Federal agents kill second person in Minneapolis amid massive immigration enforcement operation. Local officials demand end to what they call dangerous federal overreach.

A 37-year-old American citizen with no criminal record beyond traffic violations is dead after a confrontation with federal immigration agents in Minneapolis. It's the second such killing this month, casting a harsh spotlight on President Trump's massive enforcement operation that has deployed 3,000 federal agents to the Democratic stronghold.

The shooting occurred Saturday as Border Patrol agents were searching for an undocumented immigrant. According to federal officials, the man approached them armed with a handgun and ammunition magazines. Gregory Bovino, the Border Patrol official leading local operations, described it as "a situation where an individual wanted to do maximum damage and massacre law enforcement."

But Minneapolis Police Chief Brian O'Hara painted a different picture: a lawful gun owner and city resident who posed no apparent threat. Video circulating on social media shows masked agents in tactical gear wrestling with a man on a snow-covered street before gunshots ring out. After the man falls, several more shots are heard.

When Federal Power Meets Local Resistance

The killing has intensified what was already a volatile standoff between the Trump administration and Minnesota's Democratic leadership. Just one day earlier, more than 10,000 residents braved frigid temperatures to protest the federal presence. Their anger wasn't abstract—it was fueled by a series of incidents that have shaken the community's trust.

First came the killing of Renee Good, a U.S. citizen. Then the detention of an American citizen dragged from his home in his underwear. Most jarring was the detention of schoolchildren, including a 5-year-old boy. Each incident chipped away at the administration's narrative of targeted, precise enforcement.

Mayor Jacob Frey didn't mince words: "How many more residents, how many more Americans need to die or get badly hurt for this operation to end?" The state's governor and both U.S. senators echoed his call for federal agents to leave.

Trump's response was swift and combative.

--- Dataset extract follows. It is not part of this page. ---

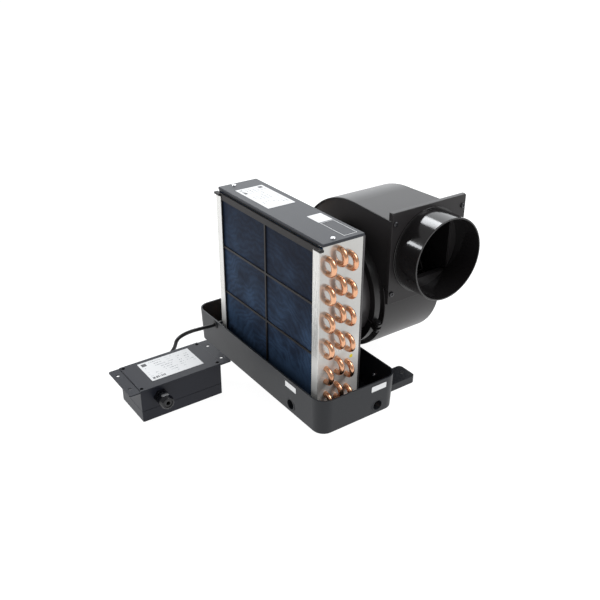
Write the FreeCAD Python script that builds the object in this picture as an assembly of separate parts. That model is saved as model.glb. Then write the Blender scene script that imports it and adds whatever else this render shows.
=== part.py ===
import FreeCAD, Part
import math
import os
from FreeCAD import Vector as V

# A marine air handler: a drip tray that carries a finned coil with its slide-out air filter, a
# centrifugal blower on a swivel ring behind it, and a separate control box on a cable.
# Millimetres. The origin is the middle of the tray's underside. +X runs along the tray towards the
# duct outlet, +Y runs back towards the blower and +Z is up.

# Drip tray
tray_length = 422.0
tray_depth = 170.0
tray_height = 68.5
tray_wall = 3.0
tray_floor = 3.0
tray_corner = 25.0
tray_inset = 2.8
tray_chamfer = 1.5
coil_seat = 10.0
seat_rib = 4.0
seat_boss = 5.0

# Drain bushes and the cable grommet in the tray wall
drain_bore = 9.3
drain_barrel = 12.0
drain_flange = 14.0
drain_height = 17.7
drain_depth = 13.0
front_drain_x = 121.0
right_drain_y = 40.0
grommet_x = -136.0
grommet_z = 59.0
grommet_radius = 6.0
grommet_lip = 8.0

# Coil: three staggered rows of tubes between two end plates
coil_width = 322.0
plate_sheet = 1.2
plate_front = -55.6
plate_rear = 32.6
plate_top = 322.3
front_flange = 17.2
rear_flange = 15.0
top_flange = 12.0
bottom_flange = 15.0
filter_notch = 315.0
tube_pitch = 25.4
row_pitch = 22.0
tubes_high = 12
rows = 3
tube_radius = 4.76
first_row_y = -38.2
lowest_tube = 20.1
row_shift = 12.7
bend_leg = 3.3
return_leg = 1.0
tube_stub = 1.5
tube_play = 0.05

# Refrigerant pipes at the left end
header_radius = 8.0
header_x = -176.0
header_y = 28.0
header_low = 12.0
header_above = 12.7
header_stub_bend = 8.0
suction_radius = 6.35
suction_z = 262.0
suction_bend = 18.0
suction_flats = 24.0
suction_thread = 9.5
liquid_radius = 3.2
liquid_x = -197.0
liquid_z = 236.0
liquid_flats = 15.0
liquid_thread = 5.55
distributor_front = 28.0
distributor_rear = 40.0
distributor_nose = 4.0
capillary_radius = 1.6
capillary_bend = 4.0
union_y = 70.0
union_hex = 8.0
union_thread = 15.0

# Air filter
filter_play = 0.4
filter_front_gap = 0.3
filter_side_play = 0.5
filter_bottom = 12.0
filter_top = 319.2
filter_side_rail = 14.0
filter_bottom_rail = 15.0
filter_top_rail = 11.2
filter_bar = 3.8
filter_ear = 18.0
filter_ear_reach = 164.8
filter_ear_front = -57.2
filter_shelves = 2
mesh_thickness = 0.5
mesh_setback = 0.4

# Top cover
cover_overhang = 1.0
cover_front = -49.0
cover_rear = 33.8
cover_sheet = 1.5
cover_lip = 5.0
cover_gap = 0.1
cover_screw_inset = 11.0
cover_screw_y = -21.8

# Rear shroud and swivel ring
axis_x = 23.0
axis_z = 163.4
shroud_rear = 37.0
neck_radius = 100.0
neck_wall = 2.5
neck_relief = 1.5
neck_ribs = 8
neck_rib_reach = 16.0
neck_rib_height = 18.0
neck_rib_sheet = 3.0
ring_radius = 110.0
ring_thickness = 3.0
neck_end = 92.0
swivel_play = 0.4
clamp_wall = 2.9
clamp_lip = 2.5
clamp_play = 0.3
clamp_angle = -18.0
clamp_gap = 6.0
lug_reach = 14.0
lug_thickness = 5.0

# Blower scroll: radius at +X and its growth per radian, turning down first
scroll_start = 112.6
scroll_growth = 10.49
scroll_end = 276.0
scroll_front = 110.0
scroll_rear = 243.0
scroll_wall = 2.5
scroll_lip = 2.5
scroll_rim_round = 1.2
flare_start = 40.0
flare = 14.0
outlet_x = 138.5
outlet_low = 191.8
outlet_high = 321.4
flange_thickness = 6.0

# Duct plate and collar
duct_y = 197.0
duct_z = 249.5
plate_thickness = 3.0
collar_radius = 76.2
collar_wall = 2.6
collar_length = 54.0
collar_step = 3.8
collar_base_thickness = 2.5
duct_round = 0.8
plate_margin = 10.05
plate_side = 2 * (collar_radius + plate_margin)
plate_screw_inset_y = 7.25
plate_screw_inset_z = 20.25
plate_screw_head = 4.9
plate_screw_head_height = 3.0

# Impeller and motor
wheel_radius = 92.0
wheel_inner = 76.0
wheel_front = 120.0
wheel_rear = 222.0
blade_count = 36
blade_sheet = 1.4
wheel_disc_y = 186.0
wheel_ring = 2.5
blade_slot = 3.0
blade_lead = 8.0
hub_radius = 14.0
hub_flange = 21.0
hub_flange_thickness = 2.0
hub_screw = 2.5
hub_front = 174.0
hub_rear = 199.0
cone_throat = 71.5
cone_wall = 2.0
cone_end = 123.0
shaft_radius = 4.0
shaft_front = 172.0
shaft_rear = 264.0
running_play = 0.05
motor_radius = 44.0
motor_front = 202.0
motor_rear = 262.0
motor_cap = 10.0
motor_lug = 9.0
motor_lug_thickness = 3.0
motor_lug_angle = 105.0
motor_screw_circle = 54.0
bearing_radius = 11.0
bearing_width = 7.0

# Mounting feet behind the tray
foot_x = 151.5
foot_width = 43.0
foot_height = 14.0
foot_reach = 78.0
foot_wall = 3.0
foot_leg = 50.0
foot_hole_inset = 15.0
foot_hole = 3.5
foot_screw_z = 35.0
foot_nut_flats = 8.0
foot_nut = 3.6

# Control box
box_x = -44.0
box_y = -228.0
box_width = 86.5
box_length = 156.0
box_height = 61.0
box_wall = 3.0
box_corner = 2.5
lid_width = 90.0
lid_thickness = 3.0
lid_play = 0.2
ear_length = 20.5
ear_thickness = 2.0
ear_top = 62.5
ear_hole = 3.2
ear_hole_x = 25.0
ear_hole_y = 89.0
lid_screw_x = 38.0
lid_screw_y = 73.5
seam_height = 21.0
seam_width = 0.8
seam_depth = 0.6
boss_radius = 4.5
lid_screw = 1.6
lid_screw_head = 3.2
lid_screw_head_height = 1.2
lid_screw_sink = 2.2
lid_screw_depth = 14.0

# Inside the control box
board_width = 66.0
board_length = 108.0
board_sheet = 1.6
standoff_radius = 3.0
standoff_height = 8.0
standoff_x = 28.0
standoff_y = 48.0
relay_width = 19.0
relay_length = 15.0
relay_height = 16.0
relay_pitch = 20.0
strip_width = 16.0
strip_length = 70.0
strip_height = 14.0
strip_pitch = 10.0
strip_well = 3.0
capacitor_radius = 12.0
capacitor_length = 31.0
gland_reach = 29.0
gland_flats = 24.0
gland_thread = 10.2
gland_bore = 7.2
gland_collar = 6.0
gland_gap = 3.0
gland_grip = 13.0
gland_nut_radius = 12.9
gland_mouth = 10.6
locknut = 4.0
free_gland_y = -270.0
free_gland_z = 41.0
cable_gland_y = -214.0
cable_gland_z = 28.0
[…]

He accused local officials of "inciting insurrection" with their "pompous, dangerous, and arrogant rhetoric." Vice President JD Vance, who visited Minneapolis Thursday, claimed federal agents had tried to coordinate with local law enforcement but were rebuffed by Minnesota leadership.

The Politics of Enforcement

The choice of Minneapolis wasn't random. By deploying such a massive federal force in a Democratic stronghold, Trump appears to be making both a practical and symbolic statement. The city's resistance provides a perfect foil for his law-and-order messaging, while the enforcement actions themselves serve his immigration agenda.

But the strategy carries risks. Video of federal agents firing tear gas at protesters chanting "shame" and "traitors" doesn't exactly project the image of surgical, professional law enforcement. When the Minneapolis Institute of Art closes due to safety concerns about federal immigration operations, something has gone awry.

The fundamental tension here runs deeper than partisan politics. It's about the balance between federal authority and local autonomy, between immigration enforcement and community safety, between the rule of law and the methods used to enforce it.

The images from Minneapolis—federal agents in tactical gear facing off against candlelit vigils—suggest this enforcement blitz may be winning battles while losing the larger war for public legitimacy.